This film is hilarious. It’s the perfect combination of absurdity and comedy. It never takes itself too seriously, and the movie thrives on this way of thinking. The version I have on DVD is the uncut release. It includes some very funny scenes that I’m surprised didn’t make the final cut. There is one in particular where nightclub owner Fred Armison makes Ron (Will Ferrell) eat cat poop. It’s such a random scene, but it fits well with the tone of the movie. I wish it had made the final cut, but I guess that’s why they have uncut DVD releases.
This is definitely Will Ferrell’s show. He embodies the sexist and egotistical Ron Burgundy so much, you’d nearly believe he was a real person. This was on display during the promotional tour for the recently released sequel. Ferrell did many interviews and appearances in character and he still had that charisma over ten years after the original’s release.
The plot is very basic, it’s really just an excuse to let Ferrell and his costars run wild for 90 minutes. Ron is a newsreader in the 70s who can’t deal with the fact a female (Christina Applegate) has been asked to read the news with him.
Ferrell is ably supported by his costars in this picture. David Koechner, Paul Rudd and Steve Carell play the other members of Ron’s news team. They’re all clearly having a ball, especially Carell as the mentally not all there Brick Tamlin. This film put him on the map and more than likely opened the door to his casting in the US version of The Office.
Anchorman is one of the best comedies of the past decade. Will Ferrell is the perfect guy to play the alcoholic womaniser, Ron Burgundy. This is probably his most memorable role, and with good reason. He’s hilarious, as is his supporting cast. Also, keep your eye out for some great cameos throughout the film. There are plenty.
I’m not going to lie– this movie is kind of a big deal.
I avoided Anchorman when it came out. It just didn’t look that funny to me at the time, and after sitting through some pretty ordinary Will Farrell comedies over the years I was in no hurry to get the DVD. Finally at my sister’s insistence I moved it to the top of my Netflix queue… and proceeded to watch it two days in a row. It was way funnier than I thought, and also a lot smarter.
Anchorman is a actually a pretty good study of gender dynamics in the workplace, albeit a very unserious one. Ron Burgundy and his team of macho cohorts must adjust to the introduction of female anchor Veronica Corningstone in their boys club newsroom. Things do not go well at first, with the men trying their hardest to make Corningstone look ridiculous and want to quit her job. It’s hilarious to think that a female reading the news would be such a threat to men in the 70s, but much of what’s depicted here is relevant to women in the workplace today: Sexual harassment is still common; Women often have to work twice as hard to prove their worth in male dominated industries; A woman who sleeps with a male coworker is more likely to suffer negative consequences than the man involved.

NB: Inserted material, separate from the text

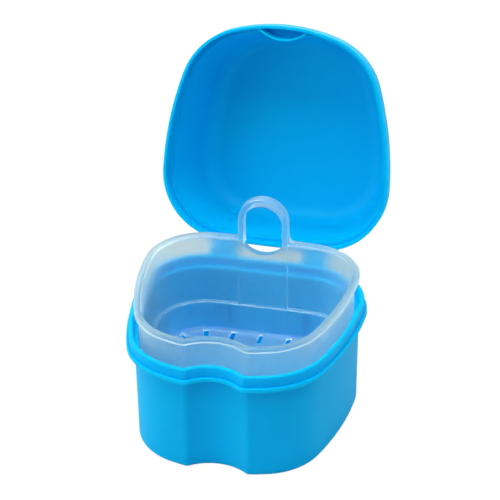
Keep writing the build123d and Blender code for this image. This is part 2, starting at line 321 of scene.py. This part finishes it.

In the end, Burgundy & Co. eventually come around and see that Corningstone is an asset to the team. The world did not end because a woman is put in a position of authority. Both sexes can coexist happily in the workplace. The people of San Diego have room in their hearts for both of them, and they can live happily ever after as a successful husband and wife news reading team.
The comedy in Anchorman is the perfect blend of wit and stupidity. Yes, you are often laughing because something is just so dumb it’s funny, but just as often the jokes a razor sharp and rather smart. I also appreciate that this film steers away from gross out comedy, especially after sitting through four slices of American Pie. Way to stay classy, Ron Burgundy.